After a recent dip during the recession, sales of organic milk — which can sell for twice as much or more as conventional milk — are strong again. Sales for organic whole milk were up 16 percent from January through November of last year compared with a year earlier, even as sales of conventional milk declined, according to federal agricultural statistics.
Molly Keveney, a spokeswoman for Horizon Organic, the No. 1 selling organic milk-brand, estimated a 7 percent growth in organic milk demand in a time of flat supply.
Some farmers have switched to less expensive feed, but that reduced production. Griffin, who runs Raindance Organic Farm 55 miles west of Albany, is losing money as costs outrun prices. She sold 15 cows in the fall so she could afford to buy feed for her remaining cows.
In Elko, Minn., Tim Zweber of Zweber Farms said his family sold about 20 milking cows since the fall because of the feed costs, leaving them with about 100. Zweber — who like Griffin is a member of the Organic Valley cooperative— said the price his family receives for its milk versus the high costs of producing it results in margins that are very tight.
"If you can't make any money doing it, take the word 'sustainable' out of organic," Zweber said with a laugh.
In fact, some struggling farms are switching back to conventional milk or leaving the dairy business entirely. Milk Thistle Farm, a Hudson Valley farm that was a popular vendor at New York City farmers markets, recently announced that it no longer could afford to continue production.
Horizon and Organic Valley say they have more dairy farmers making the transition to organic. But Ed Maltby of the Northeast Organic Dairy Producers Alliance said not as many farmers are making the switch because of the economics.
The farmers' plight illuminates an unusual feature of the U.S. dairy economy: Most farmers do not set their own milk prices. Organic farmers typically enter into contracts with processors. This provides stability compared with the month-to-month pricing of conventional milk, but it has caused problems once food and fuel costs took off.
Both Organic Valley and Horizon Organic, owned by Dean Foods Co., have raised the prices they pay to farmers to account for higher production costs.
But many struggling farmers say they need more. The Northeast OrganicDairy Producers Alliance, for instance, is petitioning for a 60 cent-per-gallon hike. The Western Organic Dairy Producers Alliance recently sent a letter to processors seeking an increase that would add 22 cents to a half gallon for consumers.

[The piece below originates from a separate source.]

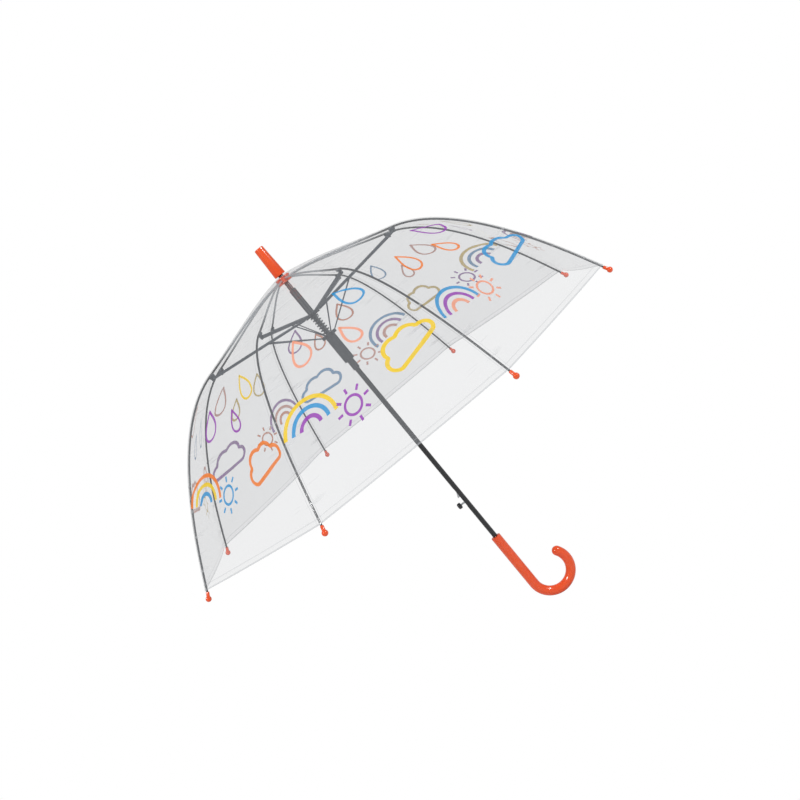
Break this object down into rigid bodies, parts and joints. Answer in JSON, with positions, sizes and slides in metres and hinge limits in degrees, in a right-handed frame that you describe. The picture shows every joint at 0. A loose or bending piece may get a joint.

That might be a tough sell.
There are questions over just how much consumers — even those who will pay a premium to support sustainable family farms — will pay for a half gallon of milk. Western alliance President Tony T. Azevedo said he'd like to induce retailers to kick more of their percentage back to the farmers, though he acknowledges that's "a pretty daunting task."
Some farm advocates say additional price pressure comes from industrial-style organic farming operations with 1,000 or more milking cows that are producing more milk for "private label" store brands sold in supermarkets and box stores. The large-scale operations, some with their own processing plants, can produce the milk less expensively than traditional farms and put pressure on all producers to keep prices low.
The growth of these industrial-style operations has angered small-farm advocates who say they violate the spirit of organic, sustainably produced food.
"Forget about the letter of the law for a second, these do not comport with the values that the consumers think they're supporting when they're buying organic milk," said Mark Kastel of the Wisconsin-based farm-policy group The Cornucopia Institute.
Though no one knows when supply will catch up with demand, many expect it to at least ease in a couple of months with the production boost that comes each spring when the fields are in bloom and cows can graze. Hannaford is telling customers to expect more consistent inventory levels in April.
Maltby is more pessimistic.
"Perhaps when the cows go out to pasture in the spring, there might be an increase in production, but we don't anticipate that happening dramatically," Maltby said. "Nothing will really change until the price that the farmer gets paid starts to meet their cost of production."